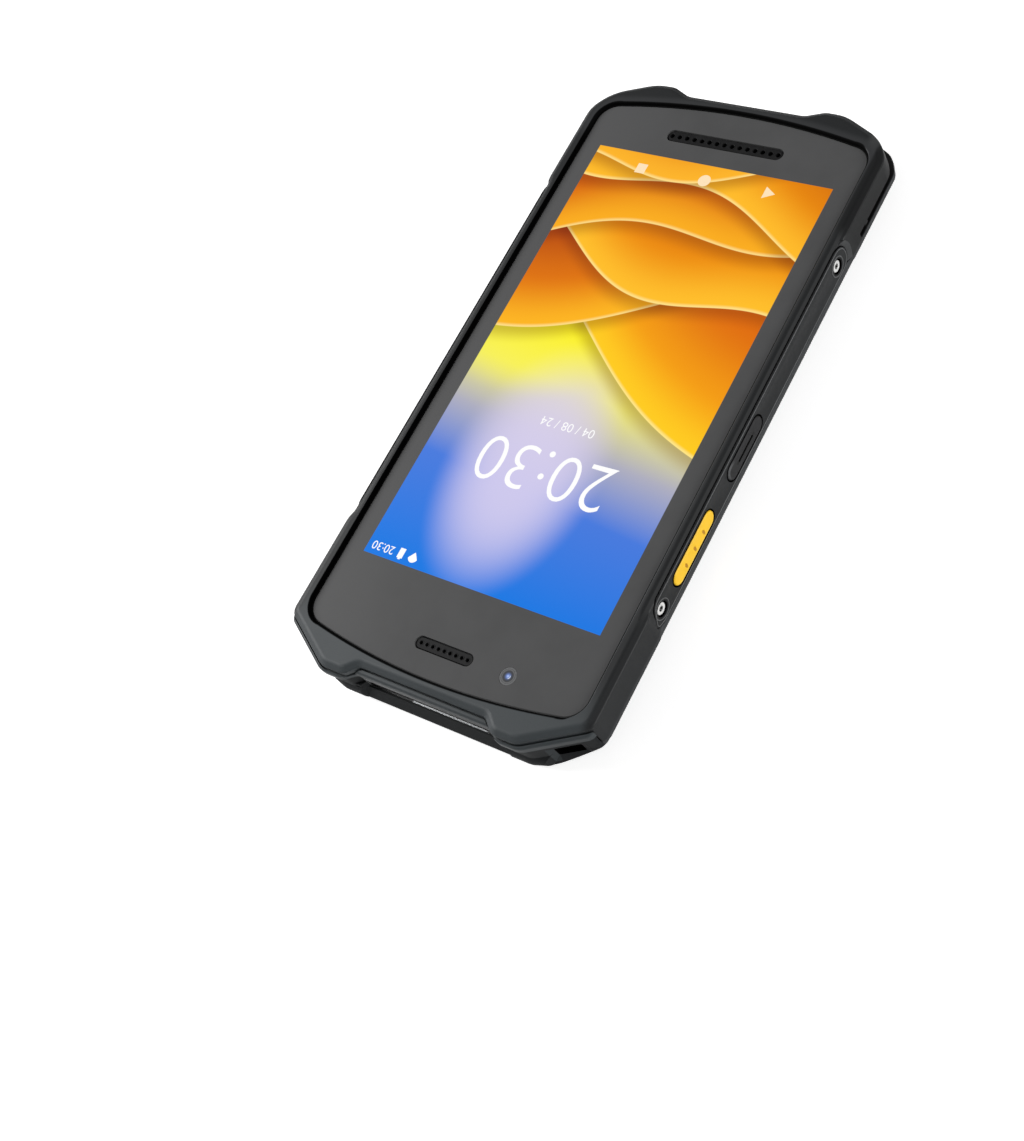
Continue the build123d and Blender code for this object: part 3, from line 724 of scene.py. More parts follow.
@dataclass(frozen=True)
class GroovedRubber:
    """Matte key rubber: a painted highlight on its upper edge, and painted black shade in the
    groove along the middle.
    """

    name: str
    colour: Colour
    # colour of the painted highlight on the upper edge
    pale: Colour
    middle: Point = (4.3, KEY_LINE)
    reach: float = 5.6
    groove: Point = (4.0, 0.38)
    edge_radius: Point = (1.25, 1.6)
    edge_up: Point = (-1.2, 0.6)
    edge_y: Point = (3.6, 6.0)

    def build(self) -> bpy.types.Material:
        """Builds the material.

        Returns:
            The material.
        """
        paint = Paint(self.name)
        _, y, z = paint.axes()
        fine = paint.noise(0.22, 3.0, 0.6)
        along = y - self.middle[0]
        up = z - self.middle[1]
        radius = ((abs(along) - self.reach).most(0.0) ** 2.0 + up * up) ** 0.5
        # painted highlight on the upper edge, towards +y
        edge = radius.step(*self.edge_radius) * up.step(*self.edge_up) * along.step(*self.edge_y)
        length, width = self.groove
        groove = (abs(along).step(length + 0.1, length - 0.1)
                  * abs(up).step(width + 0.08, width - 0.08))
        base = paint.mix(edge * (0.7 + fine * 0.3), self.colour, self.pale)
        # painted shade: black in the groove
        base = paint.mix(groove, base, PAINTED_SHADE_BLACK)
        return paint.surface(Base_Color=base, Roughness=0.62 + (fine - 0.5) * 0.1,
                             Specular_IOR_Level=0.35, Normal=paint.bump(fine, 0.006, 0.5))


@dataclass(frozen=True)
class RingScrew:
    """Bright turned face of a side screw, with painted black shade in its socket."""

    name: str
    colour: Colour
    centres: Point = STRIP_SCREWS_Y
    level: float = KEY_LINE
    socket: float = 0.62
    turning: float = 18.0

    def build(self) -> bpy.types.Material:
        """Builds the material.

        Returns:
            The material.
        """
        paint = Paint(self.name)
        _, y, z = paint.axes()
        away = abs(y - self.centres[0]).least(abs(y - self.centres[1]))
        radius = (away * away + (z - self.level) ** 2.0) ** 0.5
        # painted shade: the socket is painted black and not metallic
        hole = radius.step(self.socket + 0.04, self.socket - 0.04)
        turned = (radius * self.turning).math("SINE")
        haze = paint.noise(1.2, 3.0, 0.6)
        base = paint.mix(haze.step(0.4, 0.8) * 0.3, self.colour, toned(self.colour, 0.8))
        base = paint.mix(hole, base, PAINTED_SHADE_BLACK)
        return paint.surface(Base_Color=base, Metallic=(1.0 - hole) * 0.45,
                             Roughness=0.34 + turned * 0.04 + hole * 0.4,
                             Normal=paint.bump(turned, 0.004, 0.3))


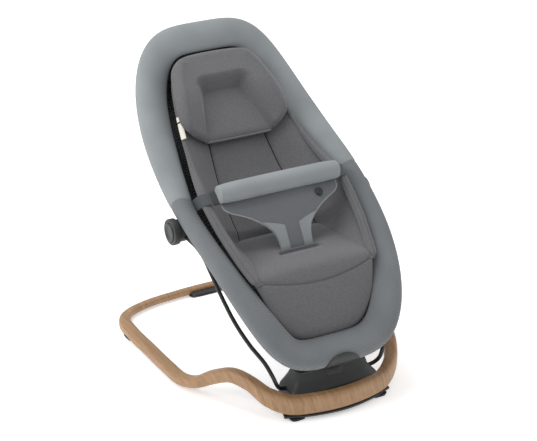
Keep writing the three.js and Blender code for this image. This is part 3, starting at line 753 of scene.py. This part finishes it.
# ---------- the spring rod and the hubs ----------
def rod_path():
    """From hub to hub: straight through the carrier, a tight bend up, then a long lean back to each hub."""
    end = np.array([194 * MM, HUB[1] - 18 * MM, HUB[2] - 7 * MM])
    y, z = PIVOT[1] / MM, PIVOT[2] / MM
    side = [(40, y, z), (80, y, z), (98, y, z), (107, y - 2, z + 4), (115, y - 6, z + 15), (123, y - 3, 82),
            (131, y + 12, 104), (145, y + 44, 131), (157, y + 78, 164), (167, y + 109, 204), (176, y + 136, 246),
            (182, y + 158, 276)]
    straight = [end - np.array([0.19, 0.94, 0.29]) * d * MM for d in (30, 15, 0)]
    half = np.vstack([np.array(side) * MM, straight])
    return curve_through(np.vstack([mirror_x(half[::-1]), half]), 500)


class BOUNCER_OT_spring_rod(bpy.types.Operator):
    """Builds the bent spring rod"""
    bl_idname = "bouncer.spring_rod"
    bl_label = "Spring rod"

    def execute(self, context):
        rows = tube(rod_path(), sizes().rod_radius, 20, up=np.array([0.0, 0.35, 0.94]))
        make_piece("spring_rod_bar", rows, "black_steel", ["spring_rod"], "spring_stand")
        return {"FINISHED"}


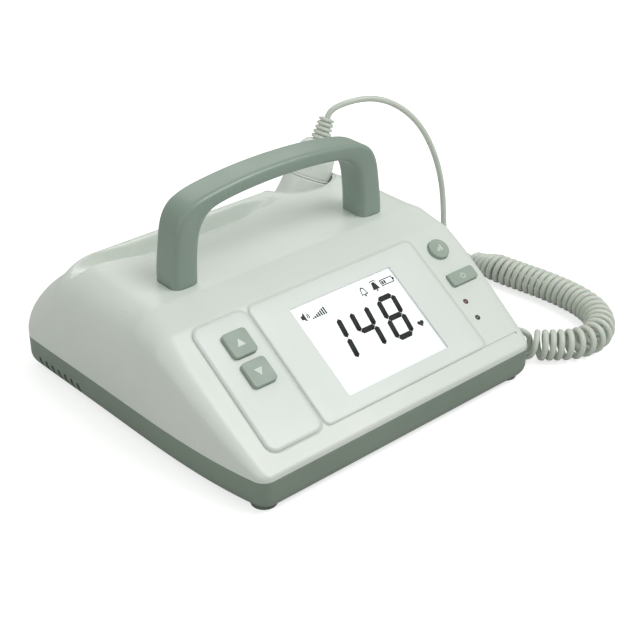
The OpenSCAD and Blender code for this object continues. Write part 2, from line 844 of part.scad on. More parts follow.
##############################
TASK OBJECTIVE
The entries above should be repeated exactly, every one of them.

EXERCISE RESPONSE
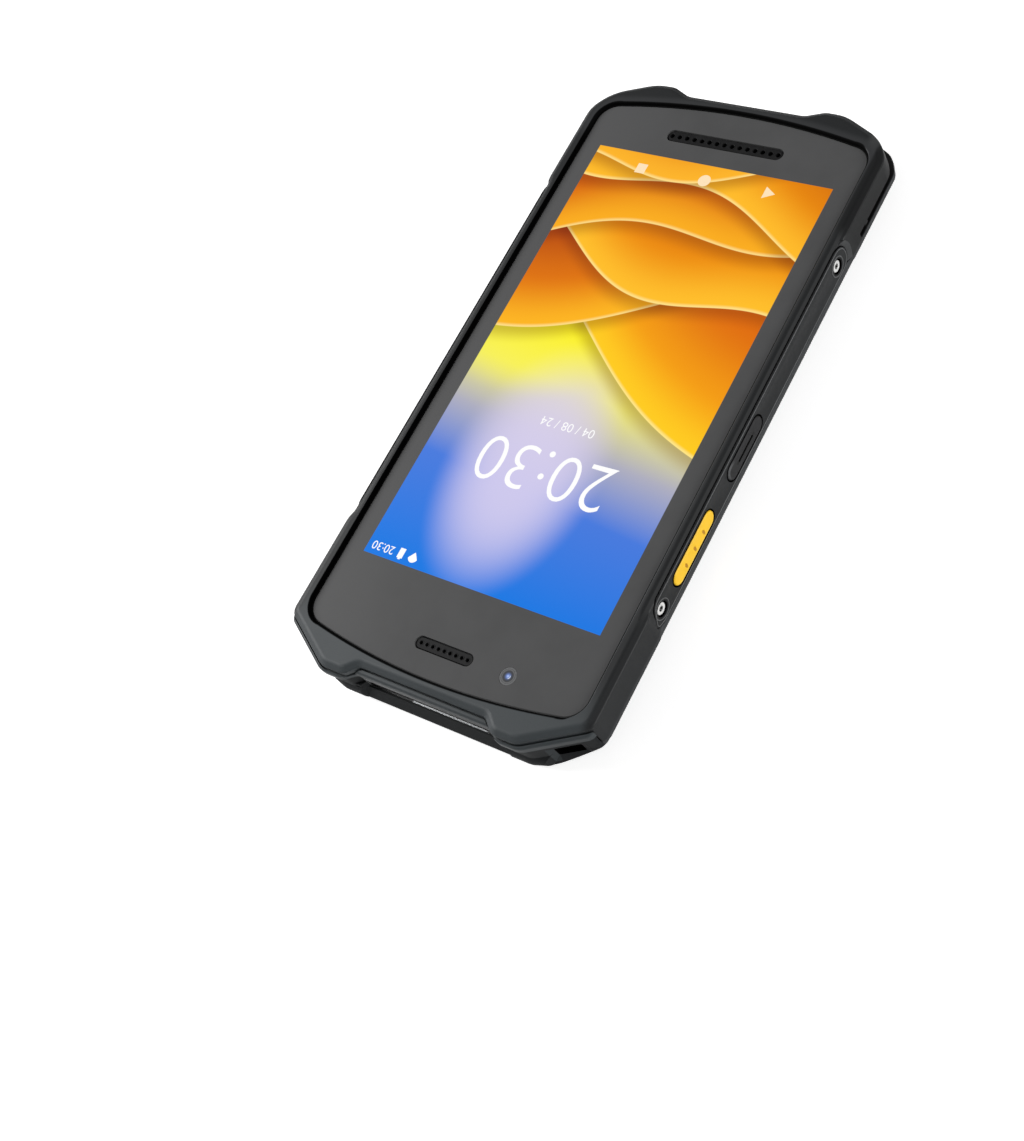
Continue the build123d and Blender code for this object: part 3, from line 724 of scene.py. More parts follow.
@dataclass(frozen=True)
class GroovedRubber:
    """Matte key rubber: a painted highlight on its upper edge, and painted black shade in the
    groove along the middle.
    """

    name: str
    colour: Colour
    # colour of the painted highlight on the upper edge
    pale: Colour
    middle: Point = (4.3, KEY_LINE)
    reach: float = 5.6
    groove: Point = (4.0, 0.38)
    edge_radius: Point = (1.25, 1.6)
    edge_up: Point = (-1.2, 0.6)
    edge_y: Point = (3.6, 6.0)

    def build(self) -> bpy.types.Material:
        """Builds the material.

        Returns:
            The material.
        """
        paint = Paint(self.name)
        _, y, z = paint.axes()
        fine = paint.noise(0.22, 3.0, 0.6)
        along = y - self.middle[0]
        up = z - self.middle[1]
        radius = ((abs(along) - self.reach).most(0.0) ** 2.0 + up * up) ** 0.5
        # painted highlight on the upper edge, towards +y
        edge = radius.step(*self.edge_radius) * up.step(*self.edge_up) * along.step(*self.edge_y)
        length, width = self.groove
        groove = (abs(along).step(length + 0.1, length - 0.1)
                  * abs(up).step(width + 0.08, width - 0.08))
        base = paint.mix(edge * (0.7 + fine * 0.3), self.colour, self.pale)
        # painted shade: black in the groove
        base = paint.mix(groove, base, PAINTED_SHADE_BLACK)
        return paint.surface(Base_Color=base, Roughness=0.62 + (fine - 0.5) * 0.1,
                             Specular_IOR_Level=0.35, Normal=paint.bump(fine, 0.006, 0.5))


@dataclass(frozen=True)
class RingScrew:
    """Bright turned face of a side screw, with painted black shade in its socket."""

    name: str
    colour: Colour
    centres: Point = STRIP_SCREWS_Y
    level: float = KEY_LINE
    socket: float = 0.62
    turning: float = 18.0

    def build(self) -> bpy.types.Material:
        """Builds the material.

        Returns:
            The material.
        """
        paint = Paint(self.name)
        _, y, z = paint.axes()
        away = abs(y - self.centres[0]).least(abs(y - self.centres[1]))
        radius = (away * away + (z - self.level) ** 2.0) ** 0.5
        # painted shade: the socket is painted black and not metallic
        hole = radius.step(self.socket + 0.04, self.socket - 0.04)
        turned = (radius * self.turning).math("SINE")
        haze = paint.noise(1.2, 3.0, 0.6)
        base = paint.mix(haze.step(0.4, 0.8) * 0.3, self.colour, toned(self.colour, 0.8))
        base = paint.mix(hole, base, PAINTED_SHADE_BLACK)
        return paint.surface(Base_Color=base, Metallic=(1.0 - hole) * 0.45,
                             Roughness=0.34 + turned * 0.04 + hole * 0.4,
                             Normal=paint.bump(turned, 0.004, 0.3))


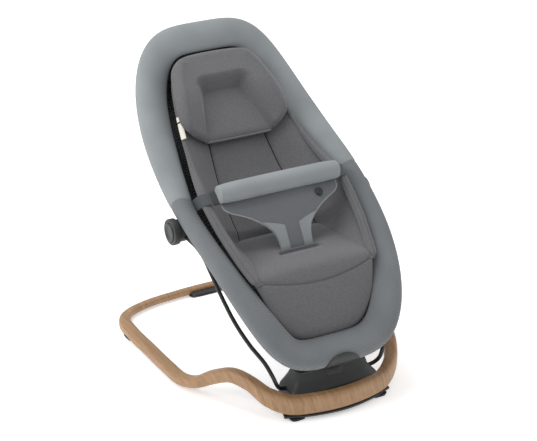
Keep writing the three.js and Blender code for this image. This is part 3, starting at line 753 of scene.py. This part finishes it.
# ---------- the spring rod and the hubs ----------
def rod_path():
    """From hub to hub: straight through the carrier, a tight bend up, then a long lean back to each hub."""
    end = np.array([194 * MM, HUB[1] - 18 * MM, HUB[2] - 7 * MM])
    y, z = PIVOT[1] / MM, PIVOT[2] / MM
    side = [(40, y, z), (80, y, z), (98, y, z), (107, y - 2, z + 4), (115, y - 6, z + 15), (123, y - 3, 82),
            (131, y + 12, 104), (145, y + 44, 131), (157, y + 78, 164), (167, y + 109, 204), (176, y + 136, 246),
            (182, y + 158, 276)]
    straight = [end - np.array([0.19, 0.94, 0.29]) * d * MM for d in (30, 15, 0)]
    half = np.vstack([np.array(side) * MM, straight])
    return curve_through(np.vstack([mirror_x(half[::-1]), half]), 500)


class BOUNCER_OT_spring_rod(bpy.types.Operator):
    """Builds the bent spring rod"""
    bl_idname = "bouncer.spring_rod"
    bl_label = "Spring rod"

    def execute(self, context):
        rows = tube(rod_path(), sizes().rod_radius, 20, up=np.array([0.0, 0.35, 0.94]))
        make_piece("spring_rod_bar", rows, "black_steel", ["spring_rod"], "spring_stand")
        return {"FINISHED"}


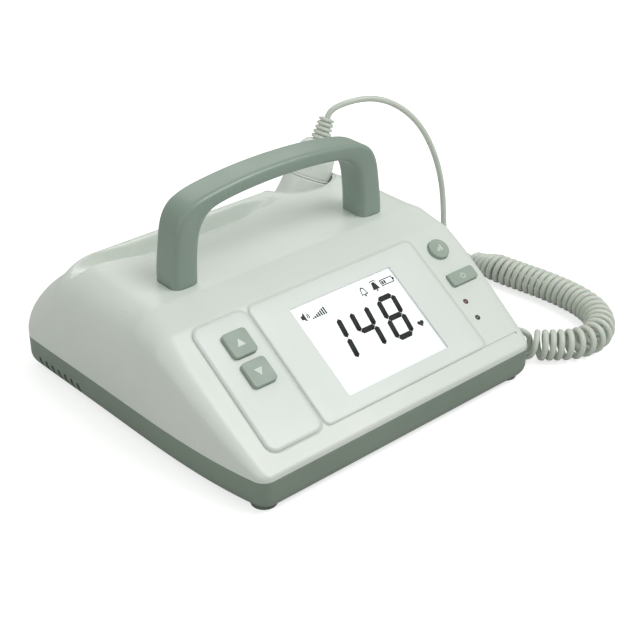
The OpenSCAD and Blender code for this object continues. Write part 2, from line 844 of part.scad on. More parts follow.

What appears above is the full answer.